What a refreshing and beautiful atmosphere was created in Athenaeum 2 by composer Nat Bartsch’s solo piano performance of her captivating, most gentle and serene compositions. She chose selections from the two highly acclaimed and well-loved albums, both ABC releases, both nominated for an ARIA award – Forever More (Best Jazz Album, 2020) and this year, Hope (Best Classical Album 2021).
While pregnant with her first child, Will, Bartsch was drawn to exploring the elements of music that are so therapeutic for both children and adults, and was inspired to compose a set of instrumental “lullabies”, artistically drawn from her knowledge and love of classical, jazz and contemporary genres. This program was a most honest, pure and engaging presentation, especially being a celebration of the piano as a rich source of tonal beauty, and an eternal fascination for humans of all ages. “Hope and Lullabies” – what a most relevant and valuable musical experience these unique pieces are able to offer in a world where tension, questioning, noise, speed and anxiety have become the norm. In the words of the composer, central elements of the traditional lullaby were connected to music therapy – “repetition, simple melody and harmony, soft sounds, tempos similar to a mother’s heartbeat. I kept coming back to my goal – to make an album that would not only soothe a baby, but an adult.” These lullabies have been streamed over four million times across the world, soothing, calming, touching, needed, applauded.
Very impressionistic was the introductory short relaxation, Breathing In And Out, a descriptive exercise with small, low beginnings, gentle patterns ascending from low to high, growing in confidence and colour.
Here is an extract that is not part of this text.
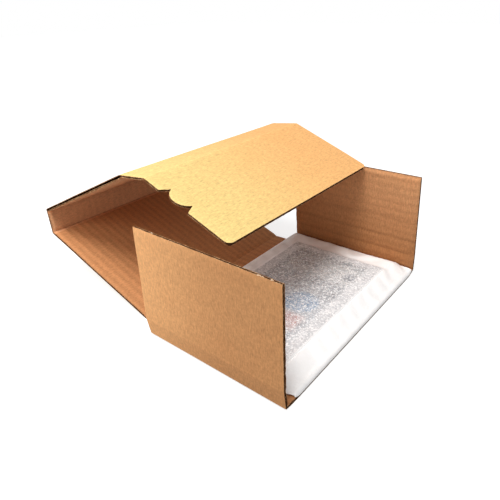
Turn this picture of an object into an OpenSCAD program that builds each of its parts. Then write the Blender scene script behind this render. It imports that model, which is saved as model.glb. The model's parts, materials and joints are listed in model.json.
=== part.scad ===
// Graded card mailer: a one-piece corrugated wrap, standing open, with a hard
// card case in a foam envelope on its base.
// Millimetres, Z up. The origin is the middle of the base's underside. X runs
// across the base to its open front edge, Y runs from side flap to side flap.
// Every panel is true fluted board: two liners on a wavy medium, with the
// flutes along X, and each fold is a round bead in a grooved edge.

/* [Board] */
// Thickness of the corrugated board
board_t = 3; // [2.6:0.1:3.6]
// Thickness of each liner
liner_t = 0.45; // [0.35:0.05:0.6]
// Thickness of the fluted medium
medium_t = 0.45; // [0.35:0.05:0.6]
// Distance from one flute to the next
flute_pitch = 6.5; // [5.5:0.1:8]

/* [Base] */
// Base, from the rear fold line to the front cut edge
base_w = 115.5; // [105:0.5:140]
// Base, from one side fold to the other
base_l = 185.5; // [170:0.5:220]
// Height that the base curls up by at its near fold
near_curl = 0.8; // [0.5:0.1:3]
// Height that the base curls up by at its far fold
far_curl = 2.5; // [0.5:0.1:3]
// Width of each strip of base that curls
curl_w = 12; // [10:0.5:16]

/* [Side flaps] */
// Side wall, from the base fold to its crease
wall_h = 14; // [12:0.2:22]
// Inner flap, from the crease to its free edge
flap_l = 69.6; // [52:0.2:80]
// How far the inner flap's rear and front edges each slope in by its top
flap_taper = 1.5; // [0.5:0.1:6]
// First spare score line on the inner flap, from the crease
score_a = 12.5; // [8:0.5:20]
// Second spare score line on the inner flap, from the crease
score_b = 29; // [22:0.5:40]
// Depth of a spare score line
score_d = 0.25; // [0.1:0.05:0.3]
// Outward lean of the near wall
near_wall_lean = 8.6; // [2:0.2:12]
// Inward bend at the near crease
near_bend = 8.6; // [2:0.2:12]
// Inward lean of the far wall
far_wall_lean = 5.4; // [1:0.2:8]
// Inward bend at the far crease
far_bend = 1.4; // [0.2:0.2:4]

/* [Cover] */
// Rear wall, from the base fold to the top panel's fold
rear_h = 17; // [15:0.1:22]
// Play that lets the front wall close over the base's front edge
front_play = 0.5; // [0.2:0.1:2]
// Play between two layers of the wrap when it is closed
wrap_play = 0.1; // [0:0.1:1]
// Closing flap, from its fold to its tip
closing_l = 70.6; // [60:0.2:84]
// Gap from the cover's near edge to the near fold line
near_gap = 8.25; // [5:0.25:14]
// Gap from the cover's far edge to the top of the far flap
far_play = 0.8; // [0.4:0.1:4]
// Fold between the rear wall and the top panel
top_fold = 19.1; // [10:0.1:24]
// Fold between the top panel and the front wall
front_fold = 69; // [60:0.5:76]
// Fold between the front wall and the under panel
under_fold = 67.2; // [62:0.2:70]
// Fold between the under panel and the outer rear wall
outer_fold = 18; // [10:0.5:24]
// Fold between the outer rear wall and the closing flap
closing_fold = 27.5; // [15:0.5:29]

/* [Tear tab] */
// First notch of the finger tab, from the closing flap's fold
tab_from = 13.2; // [8:0.2:20]
// Length of edge that the finger tab and its two notches take
tab_l = 25.2; // [22:0.2:34]
// Depth of the notches
tab_d = 7.1; // [4:0.1:9]
// Run of each notch's outer side along the edge
notch_run = 3.4; // [1:0.1:6]
// How far the tab's crown stays inside the cut edge
tab_set = 0.4; // [0.2:0.1:2]
// Radius of the closing flap's corners
tip_r = 4; // [1:0.5:10]

/* [Fold beads] */
// Running gap between a fold's bead and the groove that holds it
bead_gap = 0.2; // [0.15:0.05:0.35]
// Sharpest fold that the cover's bevels clear
cover_max_fold = 92; // [90:1:96]
// Sharpest fold that the side flaps' bevels clear
side_max_fold = 98; // [96:1:104]

/* [Foam envelope] */
// Thickness over the case
pouch_t = 9.6; // [9.2:0.1:12]
// Foam layer under the case
foam_t = 1.4; // [1:0.1:1.6]
// Gap from the envelope to the rear and front edges of the base
pouch_inset = 0.6; // [0.6:0.1:4]
// Gap from the envelope's near end to the near fold line
pouch_near = 3.4; // [3.4:0.1:10]
// Gap from the envelope's far end to the far fold line
pouch_far = 5; // [5:0.1:12]
// Width of the band over which the envelope's edges round off
pouch_round = 9; // [6:0.5:12]

/* [Card case] */
// Width of the case
case_w = 82; // [78:0.5:88]
// Length of the case
case_l = 136; // [130:0.5:142]
// Thickness of the case
case_t = 6.2; // [5.6:0.1:6.4]
// Radius of the case's corners
case_r = 3.5; // [1:0.5:6]
// Sideways offset of the case from the middle of the base
case_x = 1; // [-4:0.5:4]
// Lengthways offset of the case from the middle of the base
case_y = -2.5; // [-6:0.5:4]
// Width of the raised rim round each face
rim_w = 4; // [2:0.5:5]
// Height of the raised rim
rim_h = 0.6; // [0.2:0.1:0.8]
// Width of the trading card
card_w = 63.5; // [62:0.5:65]
// Length of the trading card
card_l = 88.9; // [87:0.1:92]
// Thickness of the card
card_t = 0.5; // [0.3:0.05:0.8]
// Thickness of the label
label_t = 0.4; // [0.3:0.05:0.6]
// Distance from the card to the end of the case
card_end = 10; // [7:0.5:14]
// Distance from the label to its end of the case
label_end = 8; // [5.5:0.5:9]
// Gap between the card and the label, which fills the rest of the case
label_gap = 4.1; // [2:0.1:6]
// Play all round the case, the card and the label
fit_gap = 0.2; // [0.1:0.05:0.3]

/* [Hidden] */

kraft = [0.78, 0.58, 0.38];
kraft_inside = [0.70, 0.52, 0.36];
foam_white = [0.94, 0.95, 0.97, 0.6];
clear = [0.85, 0.92, 0.97, 0.4];

half_t = board_t / 2;
bead_sides = 12;
arc_fn = 48;
// How far a cut runs past the face it starts from
over = 1;
tab_steps = 14;
groove_r = (half_t + bead_gap) / cos(180 / bead_sides);

// Side folds, in Y and Z
fold_y = base_l / 2;
near_fold = [-fold_y, half_t + near_curl];
far_fold = [fold_y, half_t + far_curl];
near_crease = near_fold + wall_h * [-sin(near_wall_lean), cos(near_wall_lean)];
far_crease = far_fold + wall_h * [-sin(far_wall_lean), cos(far_wall_lean)];
far_flap_lean = far_wall_lean + far_bend;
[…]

No child or audience member could have resisted the engagement. For Guy Smiley, Bartsch imitated the colours of a toy piano, with a gentle metallic shine given to a free, spatial, high lyrical melody, with her left hand providing her favourite device, hypnotic rocking ostinato patterns.
Speaking to the audience, Bartsch spoke of the influences along her compositional path, the neo-classicists such as Max Richter, and her long experience in improvising, studying and playing jazz, which could be felt in exploratory, non-symmetrical melodies and polytonal, lush chords. So calm and quietly secure were the gentle rhythms of softly blanketed and varied ostinato patterns, we were able to become lost in the melodic patterns that floated in a borderland between keys. The dozen beautifully created pieces from the collections Forever and No Time At All ended with the appropriately titled piece, Emerging. Our quest for freedom felt quietly assured, with rising exploratory melodies, fuller textures, subtle harmonic relationships and Debussy-like gliding chords.
Bartsch has created an “essential service” where the beauty and simplicity of rhythm and uniquely designed and exquisite lyrical melodic patterns make her contemporary piano lullabies a rare and welcome experience. Thoughtfully written with a highly economical and concise language, these pieces will grow with new colours added in her future ensemble performances as we hear more of her distinct and special voice. Tonight’s music certainly gave us starry skies and a taste of dreamland.
Julie McErlain reviewed “Hope and Lullabies”, performed by composer Nat Bartsch, and live-streamed from Athenaeum 2 by Melbourne Digital Concert Hall on October 27, 2021.